* Exercise requirements: Every line that holds "bending" should be shown.

(Records that describe objects)
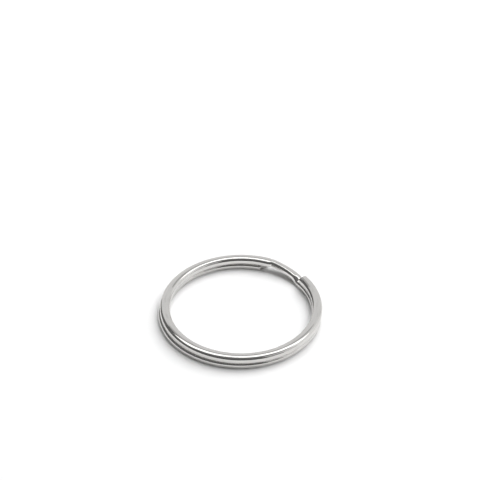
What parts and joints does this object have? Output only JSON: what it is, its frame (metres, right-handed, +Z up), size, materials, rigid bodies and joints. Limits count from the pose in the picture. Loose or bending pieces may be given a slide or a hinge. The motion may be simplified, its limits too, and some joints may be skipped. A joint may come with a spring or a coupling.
{
  "type": "split key ring",
  "caption": "Split key ring of domed spring wire wound in overlapping turns, with an offset bend between its cut ends; holds keys and fobs.",
  "frame": {"origin": "middle of the ring's outline, on the surface that the ring lies on", "axes": "+Z up along the ring's axis; +X from the ring's middle towards the side that the upper turn has slipped to, with the offset bend between +X and +Y; +Y towards the lower turn's cut end"},
  "size_m": [0.0304, 0.03, 0.0025],
  "materials": {
    "wire": "polished bright, with faint drawing lines along the wire"
  },
  "bodies": {
    "root": {"split_ring": "wire"}
  },
  "joints": []
}
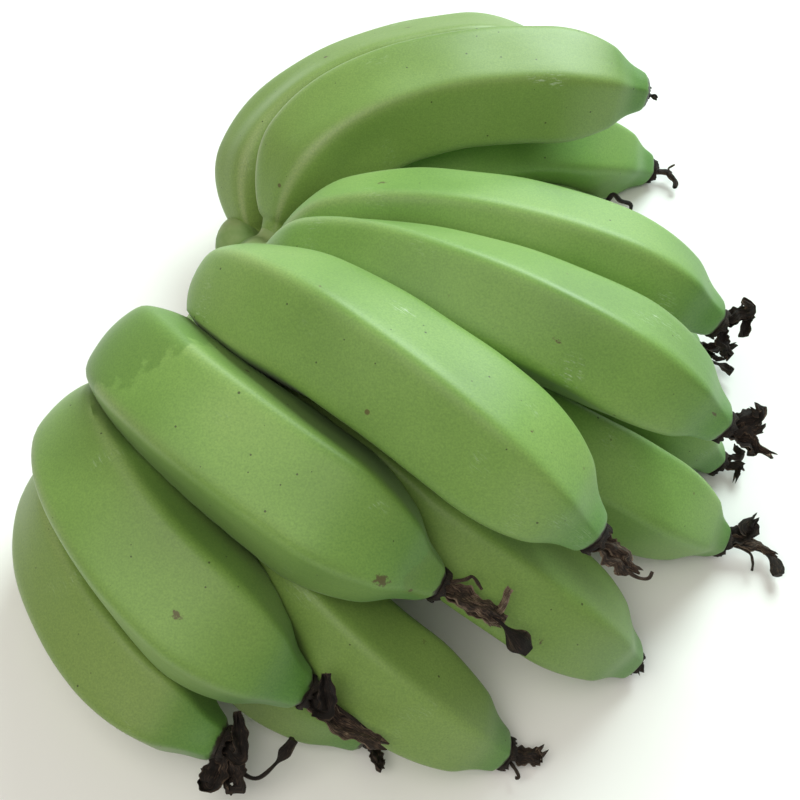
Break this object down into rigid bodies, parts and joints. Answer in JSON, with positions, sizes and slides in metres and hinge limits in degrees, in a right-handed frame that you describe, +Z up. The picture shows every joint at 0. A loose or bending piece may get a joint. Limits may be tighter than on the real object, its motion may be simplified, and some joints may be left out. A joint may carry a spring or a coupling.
{
  "type": "hand of green plantains",
  "caption": "Hand of green plantains lying palm down, two rows of curved ridged fruits on one crown, with dried flowers at the tips.",
  "frame": {"origin": "middle of the hand's footprint on the surface that it lies on", "axes": "+Z up, +X from the crown towards the fruits' tips, +Y along the fan of fruits towards its far end"},
  "size_m": [0.3609, 0.4124, 0.157],
  "materials": {
    "peel": "waxy satin green peel, smooth with a fine grain",
    "crown": "fibrous green crown, cut and browned on its inner face",
    "dried_flower": "dry, wrinkled, matt near-black flower remnant"
  },
  "bodies": {
    "root": {"crown": "crown", "outer_fruit_1": "peel", "outer_fruit_2": "peel", "outer_fruit_3": "peel", "outer_fruit_4": "peel", "outer_fruit_5": "peel", "outer_fruit_6": "peel", "outer_fruit_7": "peel", "outer_fruit_8": "peel", "inner_fruit_1": "peel", "inner_fruit_2": "peel", "inner_fruit_3": "peel", "inner_fruit_4": "peel", "inner_fruit_5": "peel", "inner_fruit_6": "peel", "inner_fruit_7": "peel", "inner_fruit_8": "peel", "outer_flower_1": "dried_flower", "outer_flower_2": "dried_flower", "outer_flower_3": "dried_flower", "outer_flower_4": "dried_flower", "outer_flower_5": "dried_flower", "outer_flower_6": "dried_flower", "outer_flower_7": "dried_flower", "outer_flower_8": "dried_flower", "inner_flower_1": "dried_flower", "inner_flower_2": "dried_flower", "inner_flower_3": "dried_flower", "inner_flower_4": "dried_flower", "inner_flower_5": "dried_flower", "inner_flower_6": "dried_flower", "inner_flower_7": "dried_flower", "inner_flower_8": "dried_flower"}
  },
  "joints": []
}
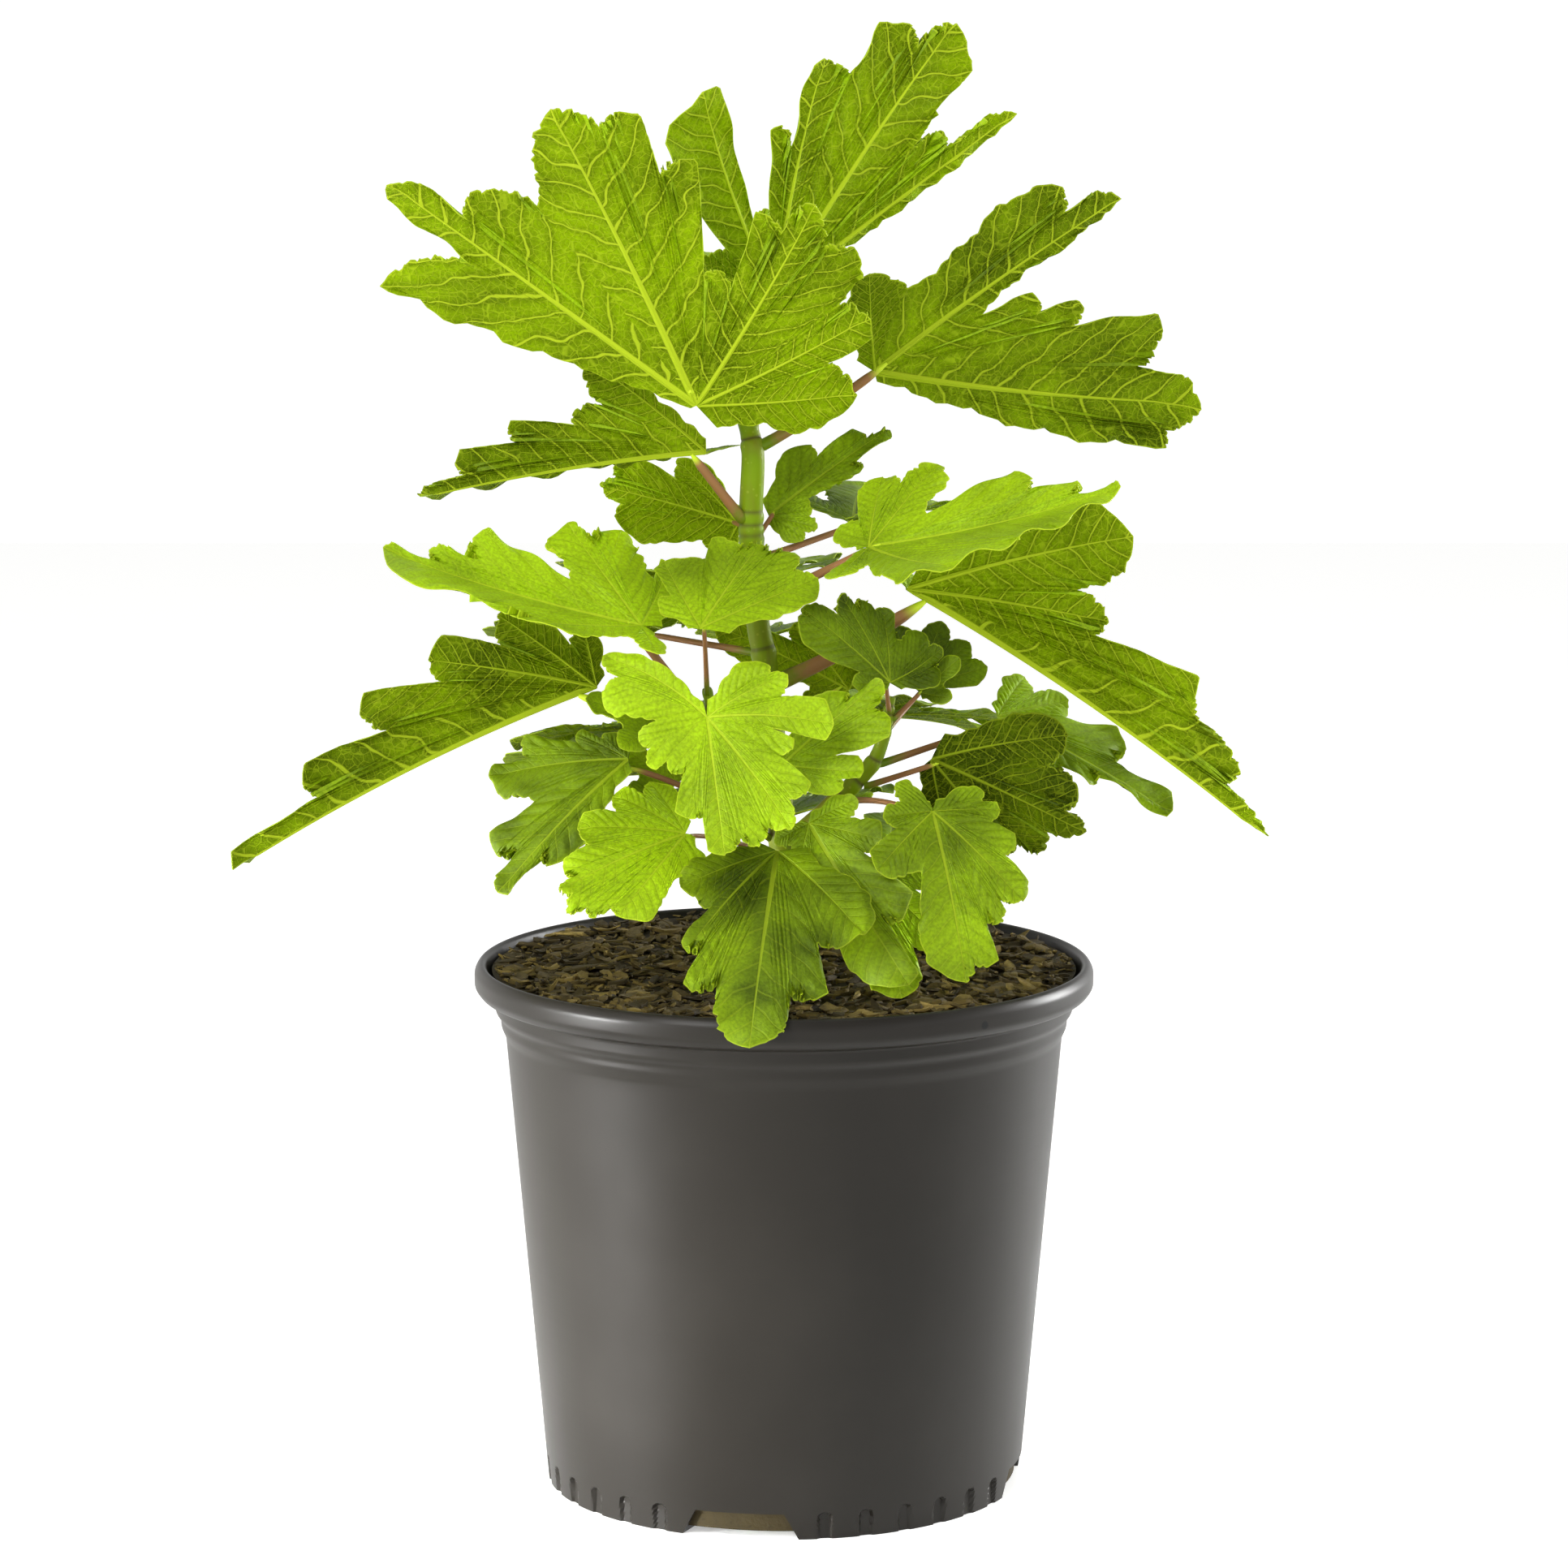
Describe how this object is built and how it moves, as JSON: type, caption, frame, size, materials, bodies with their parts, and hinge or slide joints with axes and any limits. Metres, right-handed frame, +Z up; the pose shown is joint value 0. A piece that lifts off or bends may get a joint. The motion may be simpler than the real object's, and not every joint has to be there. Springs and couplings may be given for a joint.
{
  "type": "potted fig tree",
  "caption": "Young fig tree with large lobed leaves on a slim green stem, growing in a round dark grey nursery pot filled with bark mix.",
  "frame": {"origin": "centre of the pot's flat underside, on the ground", "axes": "+Z up along the stem; -Y towards the front, the side that the picture shows"},
  "size_m": [0.466, 0.3365, 0.6692],
  "materials": {
    "pot": "satin moulded polyethylene",
    "soil": "rough moist bark chips",
    "stem": "smooth green bark",
    "leaf": "slightly rough leaf"
  },
  "bodies": {
    "root": {"pot": "pot", "soil": "soil", "back_shoot": "stem", "left_shoot": "stem", "right_shoot": "stem", "trunk": "stem", "leaf_behind_left": "leaf", "leaf_behind_right": "leaf", "leaf_behind_stem": "leaf", "leaf_bud_right": "leaf", "leaf_centre": "leaf", "leaf_centre_right": "leaf", "leaf_centre_upper_right": "leaf", "leaf_dark_left": "leaf", "leaf_dark_right": "leaf", "leaf_far_left": "leaf", "leaf_far_low": "leaf", "leaf_far_low_left": "leaf", "leaf_far_low_right": "leaf", "leaf_far_middle": "leaf", "leaf_far_right": "leaf", "leaf_far_shoot": "leaf", "leaf_far_shoot_left": "leaf", "leaf_far_shoot_right": "leaf", "leaf_far_top": "leaf", "leaf_far_upper": "leaf", "leaf_low_centre": "leaf", "leaf_low_front": "leaf", "leaf_low_front_left": "leaf", "leaf_low_front_right": "leaf", "leaf_low_left": "leaf", "leaf_low_right": "leaf", "leaf_lower_left": "leaf", "leaf_lower_right": "leaf", "leaf_middle_front": "leaf", "leaf_middle_left": "leaf", "leaf_middle_right": "leaf", "leaf_over_rim": "leaf", "leaf_right": "leaf", "leaf_small_left": "leaf", "leaf_top_back": "leaf", "leaf_top_front": "leaf", "leaf_upper_left": "leaf", "leaf_upper_right": "leaf"}
  },
  "joints": []
}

* Answer in full:
What parts and joints does this object have? Output only JSON: what it is, its frame (metres, right-handed, +Z up), size, materials, rigid bodies and joints. Limits count from the pose in the picture. Loose or bending pieces may be given a slide or a hinge. The motion may be simplified, its limits too, and some joints may be skipped. A joint may come with a spring or a coupling.
Break this object down into rigid bodies, parts and joints. Answer in JSON, with positions, sizes and slides in metres and hinge limits in degrees, in a right-handed frame that you describe, +Z up. The picture shows every joint at 0. A loose or bending piece may get a joint. Limits may be tighter than on the real object, its motion may be simplified, and some joints may be left out. A joint may carry a spring or a coupling.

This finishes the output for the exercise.